PROBLEM TO SOLVE ▸ Using the data below, return the stretch from the line that contains "button = blank()" through the line that contains "points = [vertex.co", both included, exactly as it stands and nothing beyond it.

DATA EXTRACT ▸
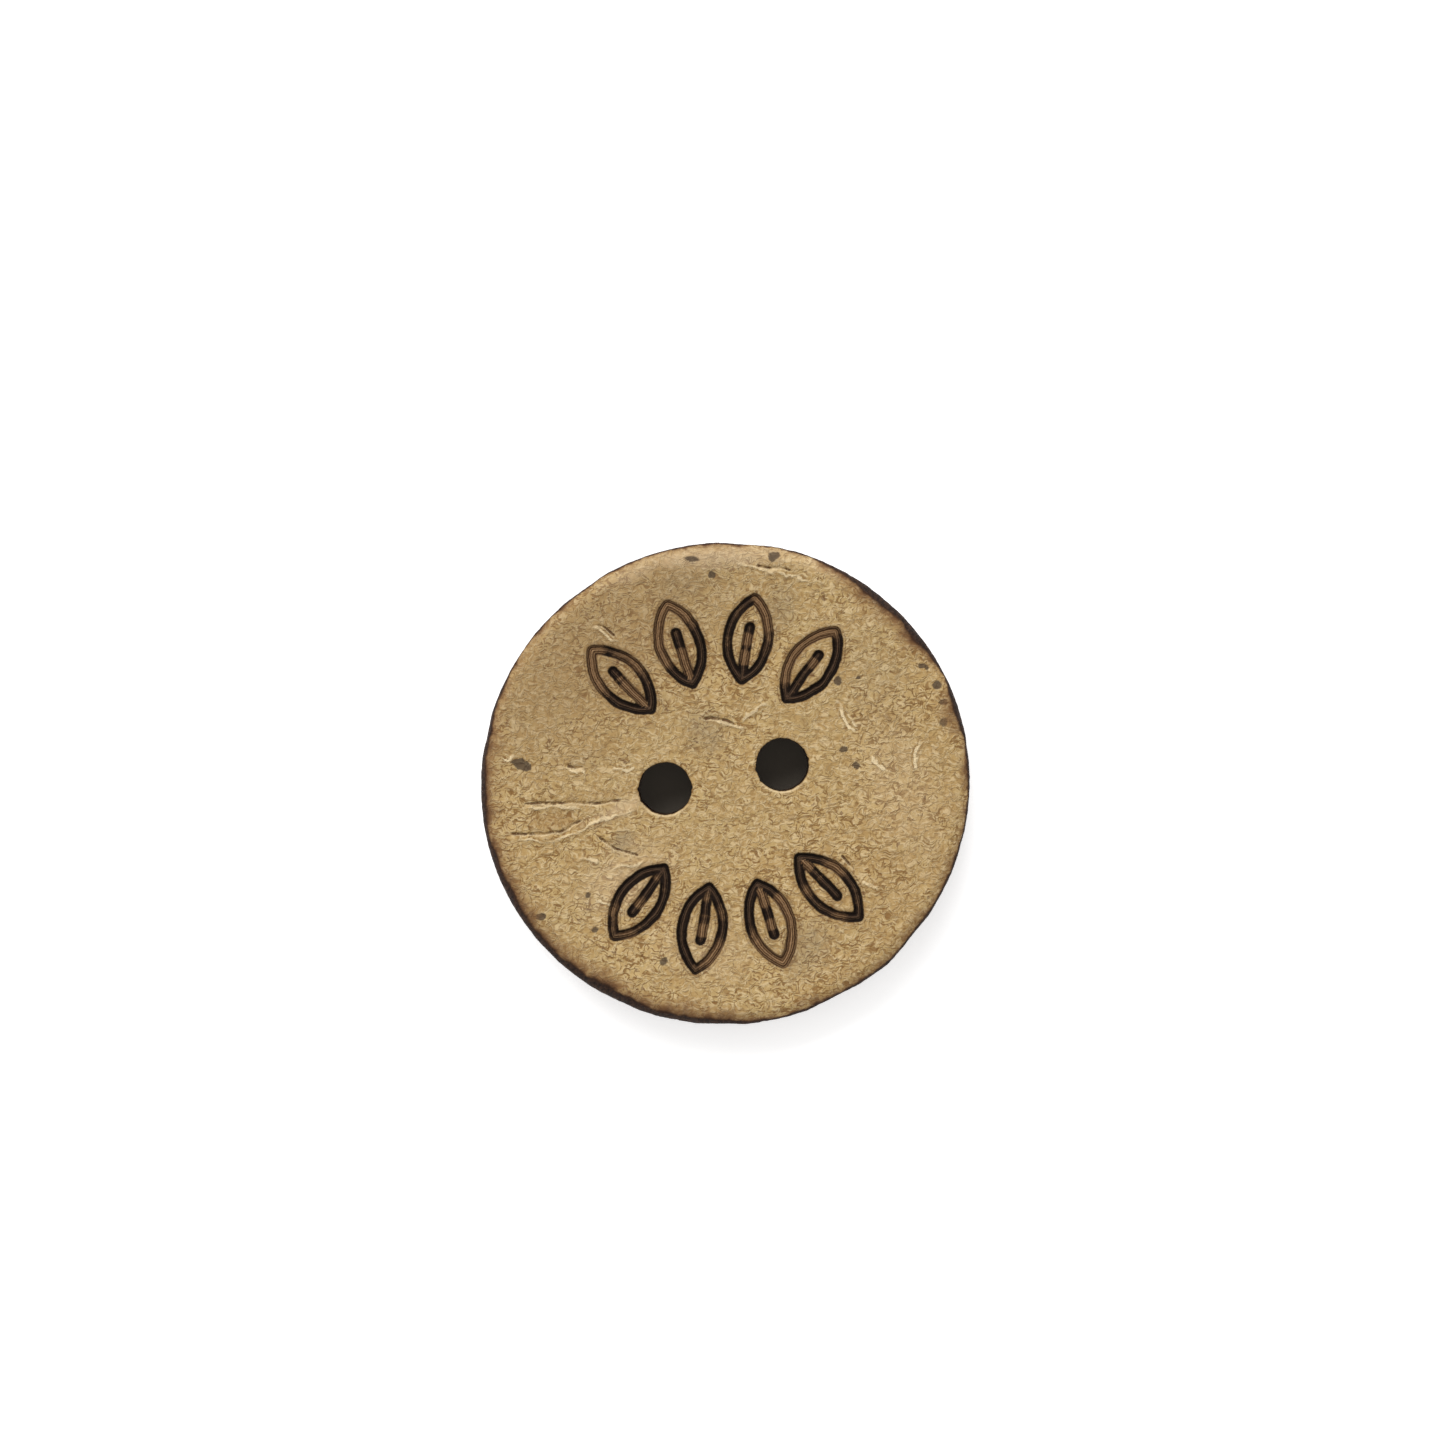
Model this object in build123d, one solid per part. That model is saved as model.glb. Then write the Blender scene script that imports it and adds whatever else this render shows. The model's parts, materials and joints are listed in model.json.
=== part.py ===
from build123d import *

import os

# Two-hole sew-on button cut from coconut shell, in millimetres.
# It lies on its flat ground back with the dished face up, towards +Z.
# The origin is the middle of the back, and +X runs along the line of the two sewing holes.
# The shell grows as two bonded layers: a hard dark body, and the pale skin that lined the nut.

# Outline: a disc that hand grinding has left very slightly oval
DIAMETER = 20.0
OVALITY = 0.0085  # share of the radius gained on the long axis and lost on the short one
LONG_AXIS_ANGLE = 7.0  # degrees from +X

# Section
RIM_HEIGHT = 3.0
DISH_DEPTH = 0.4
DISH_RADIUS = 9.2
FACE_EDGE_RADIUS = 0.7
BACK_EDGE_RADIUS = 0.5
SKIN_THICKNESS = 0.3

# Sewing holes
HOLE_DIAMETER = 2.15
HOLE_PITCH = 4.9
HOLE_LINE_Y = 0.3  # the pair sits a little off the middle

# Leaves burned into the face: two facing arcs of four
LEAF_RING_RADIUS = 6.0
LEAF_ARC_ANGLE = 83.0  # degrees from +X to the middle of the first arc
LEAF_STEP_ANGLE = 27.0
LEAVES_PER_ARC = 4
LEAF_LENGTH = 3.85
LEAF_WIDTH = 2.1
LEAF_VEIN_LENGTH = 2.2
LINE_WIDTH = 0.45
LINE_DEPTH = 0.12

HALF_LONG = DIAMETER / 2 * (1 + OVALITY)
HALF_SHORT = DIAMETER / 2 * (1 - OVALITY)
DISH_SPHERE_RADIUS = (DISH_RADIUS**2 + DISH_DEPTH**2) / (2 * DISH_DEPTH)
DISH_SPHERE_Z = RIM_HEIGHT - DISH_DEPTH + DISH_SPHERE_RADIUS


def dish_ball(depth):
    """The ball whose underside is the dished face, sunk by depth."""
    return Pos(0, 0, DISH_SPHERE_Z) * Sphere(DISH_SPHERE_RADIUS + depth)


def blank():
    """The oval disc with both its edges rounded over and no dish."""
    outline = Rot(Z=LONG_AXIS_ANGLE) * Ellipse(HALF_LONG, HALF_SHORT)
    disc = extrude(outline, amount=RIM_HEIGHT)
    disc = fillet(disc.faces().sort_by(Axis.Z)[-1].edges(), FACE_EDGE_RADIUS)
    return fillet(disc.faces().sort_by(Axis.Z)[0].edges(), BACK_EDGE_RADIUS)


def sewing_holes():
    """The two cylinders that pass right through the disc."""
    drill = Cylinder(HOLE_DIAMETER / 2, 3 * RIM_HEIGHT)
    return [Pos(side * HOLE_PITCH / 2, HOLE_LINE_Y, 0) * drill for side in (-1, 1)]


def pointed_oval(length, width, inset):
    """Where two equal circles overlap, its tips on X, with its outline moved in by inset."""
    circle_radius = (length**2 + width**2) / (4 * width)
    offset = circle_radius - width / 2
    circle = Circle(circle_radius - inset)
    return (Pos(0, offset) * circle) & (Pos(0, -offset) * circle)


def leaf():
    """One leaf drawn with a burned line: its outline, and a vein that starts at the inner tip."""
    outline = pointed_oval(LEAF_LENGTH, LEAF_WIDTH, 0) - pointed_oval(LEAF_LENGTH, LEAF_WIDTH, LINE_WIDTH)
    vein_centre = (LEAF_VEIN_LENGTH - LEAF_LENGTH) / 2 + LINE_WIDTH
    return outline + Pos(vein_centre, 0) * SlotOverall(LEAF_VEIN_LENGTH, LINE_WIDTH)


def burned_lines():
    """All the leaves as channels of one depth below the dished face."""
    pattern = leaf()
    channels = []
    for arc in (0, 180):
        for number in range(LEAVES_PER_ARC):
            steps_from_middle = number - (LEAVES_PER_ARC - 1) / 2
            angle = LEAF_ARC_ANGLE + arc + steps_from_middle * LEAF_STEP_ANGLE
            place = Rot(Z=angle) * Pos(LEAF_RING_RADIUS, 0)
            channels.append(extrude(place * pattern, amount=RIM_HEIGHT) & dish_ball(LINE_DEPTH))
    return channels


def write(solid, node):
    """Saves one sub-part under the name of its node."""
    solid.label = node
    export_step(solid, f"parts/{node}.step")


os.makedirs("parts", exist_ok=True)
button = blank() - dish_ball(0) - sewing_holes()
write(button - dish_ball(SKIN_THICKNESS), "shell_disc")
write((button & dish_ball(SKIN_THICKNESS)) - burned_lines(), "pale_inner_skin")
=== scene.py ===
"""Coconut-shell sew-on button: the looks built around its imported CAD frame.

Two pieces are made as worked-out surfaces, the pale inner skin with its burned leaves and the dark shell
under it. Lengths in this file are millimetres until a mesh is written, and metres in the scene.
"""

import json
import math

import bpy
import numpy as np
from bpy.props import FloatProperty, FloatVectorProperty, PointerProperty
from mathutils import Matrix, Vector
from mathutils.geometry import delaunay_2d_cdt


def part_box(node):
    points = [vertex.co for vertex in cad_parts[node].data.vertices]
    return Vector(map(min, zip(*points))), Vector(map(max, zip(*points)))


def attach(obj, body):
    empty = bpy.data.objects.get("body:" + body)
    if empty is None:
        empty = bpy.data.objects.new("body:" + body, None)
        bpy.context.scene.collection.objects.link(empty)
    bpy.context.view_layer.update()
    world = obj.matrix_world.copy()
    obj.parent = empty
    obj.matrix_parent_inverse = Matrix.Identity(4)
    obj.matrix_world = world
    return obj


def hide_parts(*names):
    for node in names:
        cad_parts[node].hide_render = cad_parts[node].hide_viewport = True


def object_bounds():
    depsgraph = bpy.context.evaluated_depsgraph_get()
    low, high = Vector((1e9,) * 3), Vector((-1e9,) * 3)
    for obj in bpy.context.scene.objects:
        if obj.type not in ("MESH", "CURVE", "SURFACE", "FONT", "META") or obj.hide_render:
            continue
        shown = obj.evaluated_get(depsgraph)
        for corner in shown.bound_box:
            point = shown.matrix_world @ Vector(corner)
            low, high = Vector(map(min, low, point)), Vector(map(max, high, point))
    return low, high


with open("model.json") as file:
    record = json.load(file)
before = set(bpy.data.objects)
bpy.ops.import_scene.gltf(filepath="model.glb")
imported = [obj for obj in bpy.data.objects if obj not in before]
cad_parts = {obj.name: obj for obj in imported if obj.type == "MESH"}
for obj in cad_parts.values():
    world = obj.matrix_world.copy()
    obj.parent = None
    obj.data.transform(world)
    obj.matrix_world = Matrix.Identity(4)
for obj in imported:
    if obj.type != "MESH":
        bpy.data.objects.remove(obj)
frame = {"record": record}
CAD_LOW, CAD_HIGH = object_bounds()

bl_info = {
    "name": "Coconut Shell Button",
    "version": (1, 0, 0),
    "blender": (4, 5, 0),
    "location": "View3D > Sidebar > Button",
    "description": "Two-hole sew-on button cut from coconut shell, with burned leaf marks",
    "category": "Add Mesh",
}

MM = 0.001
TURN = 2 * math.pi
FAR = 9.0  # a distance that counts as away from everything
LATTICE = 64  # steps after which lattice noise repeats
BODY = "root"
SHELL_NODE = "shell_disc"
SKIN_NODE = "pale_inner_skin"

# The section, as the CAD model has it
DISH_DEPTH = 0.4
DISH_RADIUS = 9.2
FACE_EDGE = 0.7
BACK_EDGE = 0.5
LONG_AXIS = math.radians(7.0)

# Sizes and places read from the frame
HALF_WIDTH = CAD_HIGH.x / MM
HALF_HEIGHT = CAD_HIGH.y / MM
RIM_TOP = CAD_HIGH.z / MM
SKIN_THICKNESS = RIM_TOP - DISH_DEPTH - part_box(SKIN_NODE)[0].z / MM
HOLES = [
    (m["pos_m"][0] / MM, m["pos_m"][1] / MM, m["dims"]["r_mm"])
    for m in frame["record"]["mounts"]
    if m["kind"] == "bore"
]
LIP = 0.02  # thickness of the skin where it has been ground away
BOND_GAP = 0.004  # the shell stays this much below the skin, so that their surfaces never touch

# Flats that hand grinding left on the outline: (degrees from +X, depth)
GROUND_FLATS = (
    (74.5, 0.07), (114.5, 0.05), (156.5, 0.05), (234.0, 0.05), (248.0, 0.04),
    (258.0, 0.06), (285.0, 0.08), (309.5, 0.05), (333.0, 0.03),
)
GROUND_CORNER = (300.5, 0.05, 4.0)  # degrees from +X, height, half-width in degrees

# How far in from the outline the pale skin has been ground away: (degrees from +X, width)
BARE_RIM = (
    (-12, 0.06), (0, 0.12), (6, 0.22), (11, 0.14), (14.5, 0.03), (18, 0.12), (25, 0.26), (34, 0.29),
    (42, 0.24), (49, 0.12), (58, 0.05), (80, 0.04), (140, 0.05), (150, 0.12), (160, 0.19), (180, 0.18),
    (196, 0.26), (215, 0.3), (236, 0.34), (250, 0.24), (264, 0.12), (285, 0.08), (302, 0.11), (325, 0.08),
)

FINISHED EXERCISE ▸
button = blank() - dish_ball(0) - sewing_holes()
write(button - dish_ball(SKIN_THICKNESS), "shell_disc")
write((button & dish_ball(SKIN_THICKNESS)) - burned_lines(), "pale_inner_skin")
=== scene.py ===
"""Coconut-shell sew-on button: the looks built around its imported CAD frame.

Two pieces are made as worked-out surfaces, the pale inner skin with its burned leaves and the dark shell
under it. Lengths in this file are millimetres until a mesh is written, and metres in the scene.
"""

import json
import math

import bpy
import numpy as np
from bpy.props import FloatProperty, FloatVectorProperty, PointerProperty
from mathutils import Matrix, Vector
from mathutils.geometry import delaunay_2d_cdt


def part_box(node):
    points = [vertex.co for vertex in cad_parts[node].data.vertices]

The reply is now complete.